Hibernia Corp. of New Orleans and First Guaranty Bank of Hammond, La., said Tuesday that they have terminated their merger agreement from last July.
The scuttled $78 million deal is the latest setback for Hibernia, whose stock valuation has fallen sharply in the wake of loan problems that hurt first-quarter results.
The bank said three investment advisers declined to issue opinions that the deal was fair to First Guaranty stockholders. Keefe, Bruyette & Woods Inc. of New York, Chaffe & Associates Inc. of New Orleans, and National Capital Cos. of Washington worked on the proposed acquisition.
Hibernia said that without a fairness opinion, obtaining a required two- thirds vote of First Guaranty's shares "would be impossible."
In a prepared statement, Hibernia chief executive Stephen A. Hansel said, "We're disappointed we could not complete this transaction, but we believe this is the sensible thing to do."
First Guaranty's chairman, Marshall T. Reynolds, said in a statement that his board of directors had determined that his bank's continued independence was now best for stockholders and customers.
Hibernia was to offer 1.33 shares of its common stock for each share of First Guaranty common stock, and $2 million in cash for preferred stock.
In the intervening period, however, Hibernia's stock has fallen about 35% in value.
The related plummeting worth of the deal became unpalatable for First Guaranty. Last September, Hibernia sued First Guaranty, saying the smaller bank was attempting to walk away from the deal.
In a December settlement, Mr. Reynolds, who owns about 32% of First Guaranty shares, agreed to vote his shares in favor of an acquisition if one of the investment banking firms issued a fairness opinion. Mr. Reynolds also agreed to recommend that other shareholders vote for the agreement if that occurred.
When the opinions were not forthcoming, the deal collapsed.

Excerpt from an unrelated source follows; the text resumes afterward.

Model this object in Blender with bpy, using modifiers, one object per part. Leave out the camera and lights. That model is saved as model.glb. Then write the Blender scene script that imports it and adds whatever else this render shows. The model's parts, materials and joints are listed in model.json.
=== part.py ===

But the torpedoed transaction-and lower stock prices for banks in general-are unlikely to stem the trend to more mergers and acquisitions, according to J. Reid Moore, a mergers and acquisitions consultant at Speer & Associates Inc. of Atlanta.
"You still will see continued consolidation pressure despite lower stocks," Mr. Moore said. "There is pressure for those who want to do a deal to get things done before (the Financial Accounting Standards Board) does away with pooling-of-interest accounting."